Mark 9:24

With trembling hands, bear the sacred

In Lay Meditations on January 2, 2012 at 9:11 am

Fascinating exchanges have taken up the bulk of my writing lately, and I think it’s well worth at least my time to debrief. This first point involves the question of the two sorts of theist-atheist arguments — first, there’s the popular one which posits shiny Evangelical treacle of mammon against slick Freedom from Religion Foundation trickle of mammon, where the War on Christmas rages on and the causalities are always far fewer than reported.

It is no boastfulness to talk of men as swine, for we must always approach our fellow men as fellow sinners.

Darrow vs. Bryan, reads yesterday’s banner; Dawkins vs. Craig, reads tomorrow’s; and boy, in my twisted imagination do the atheists always get the top billing, because man, they do not always win.

I am utterly uninterested in this hysteria. Clearer arguments come from surprising corners, which is to say between that endangered creature, the real atheist who yet is polite, and we the backwards relics of the Dark Ages, we lockstep sheep and papist throwbacks. We are not utterly opposed: We both, for example, submit to actual science on the question of evolution. Leah of Unequally Yoked, admirably, takes the tack of our latter route, but, dissenting, here writes an atheist with the earnest name of Heartfout, a reader over at a much better blog than mine.

The main reason I tend not to get into the “other kind of fight” is that, quite frankly, often there is no point. I don’t mean there’s no point like we all agree with each other or anything like that, but rather just that chances for me to argue it as an atheist rarely come up, since the arguments are generally based on their terms; assuming that a God exists, which sort of defeats the point of being an atheist.

Rather, I am asked to become a sort of temporary theist, assuming that God exists just long enough to question this bit of theology, before dropping back off and not discussing the fact that I don’t believe that God exists and if you want me to start debating the Trinity in a proper way, you have to first convince me there is a God to be a Trinity of three beings.

Do you think atheists don’t ask Christians to try on the atheist shoes to see if they fit better?

I have no issues “trying on Christian shoes,” [but the] Sunday best. Full disclosure: I paraphrased this last comment, but I’m pretty sure that’s what he means.

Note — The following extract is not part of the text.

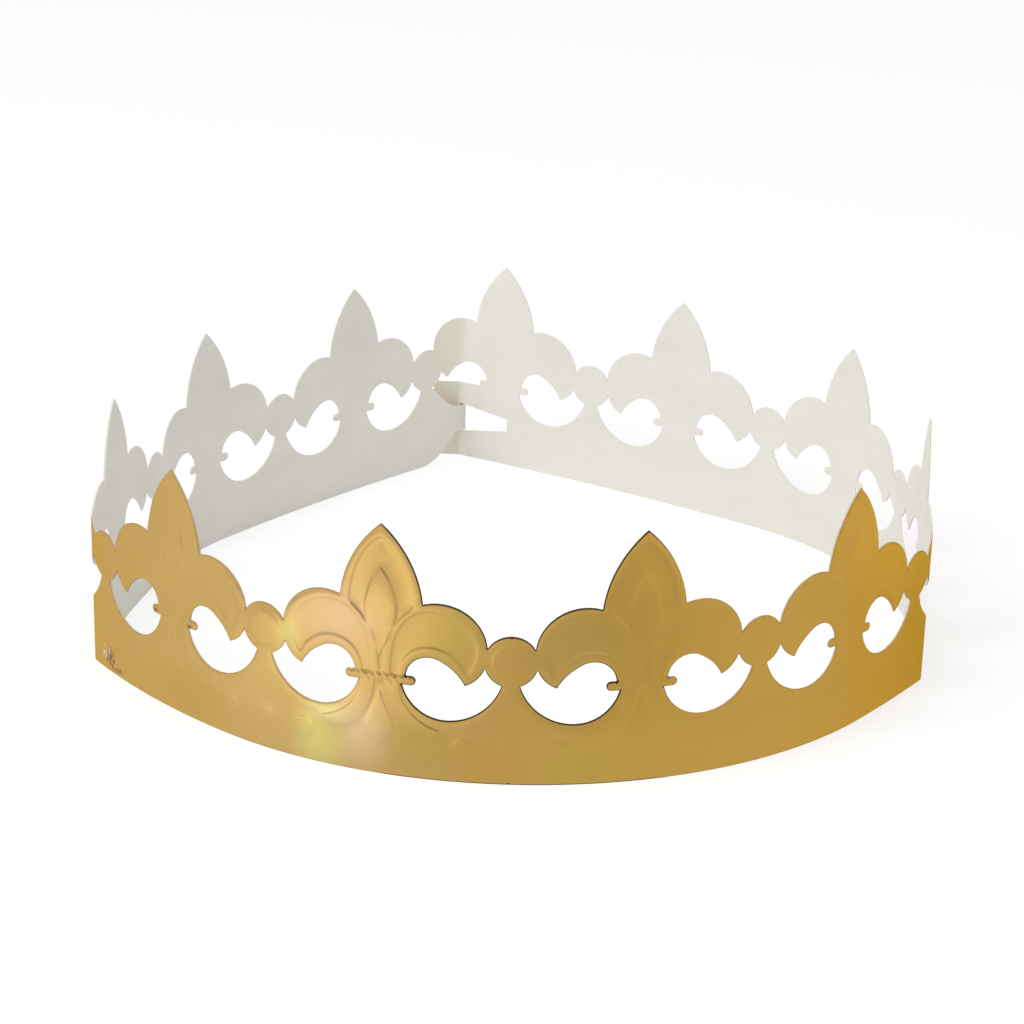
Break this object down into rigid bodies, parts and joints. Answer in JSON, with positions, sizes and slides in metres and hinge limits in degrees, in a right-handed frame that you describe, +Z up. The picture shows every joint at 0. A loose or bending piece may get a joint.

To which I think the best answer is as from Jesus: pearls before swine. Making no comment about his worth as a person — doubt not my sincerity — but say this about his ability to in any sense appreciate what we present. You may get your feet wet splashing in puddles, but are you thereby prepared to swim the Channel?

If you are set on discussing Christianity but have already decided firmly to remain an atheist, you are going to be dissatisfied, and it is useless to you. Know that you aren’t going to refute Christianity by means of an “internal inconsistency,” and certainly not without a great deal of instruction. If something is mysterious, we admit it. For that matter, we spend enough time in doubt, believe me on at least that, so your objections early on are likely the common ones. If we say confidently that there are answers to your questions, it is because we know that what is best in us is rational, we are not incapable of grappling with tough issues, and all of our own, most beloved pet heresies have been better phrased and more solidly rebutted a thousand years ago.

So many atheists seem flabbergasted at our adoration of Love, the jealous husband of a faithless wife, that they forget or ignore that we further identify this radical charity with Logos, towards which right human reason is oriented. To wit, between an Evangelical pop star, Hitchens the Greater and Pope Benedict XVI, guess who comes out ahead? Perhaps a better illustration: XKCD, perhaps hostile to the supernatural — our linked comic is probably a false dichotomy — still featured comic no. 675. That last one could have a few key phrases changed and be something from our side of our question.

Entry-level, low-commitment explorations of Christianity — the oyster, if we’re talking about preparing the swine for pearls; the shoes, if we’re busy putting on Christ — do not begin with the deep mysteries of faith. This narrowest door must always begin with deciding if this Jesus guy has any authority. From there, the rest follows, and suddenly dressing up is a lot more important. Until then, men without pants shouldn’t mess with cummerbunds, and men wearing jeans shouldn’t complain that it would look funny.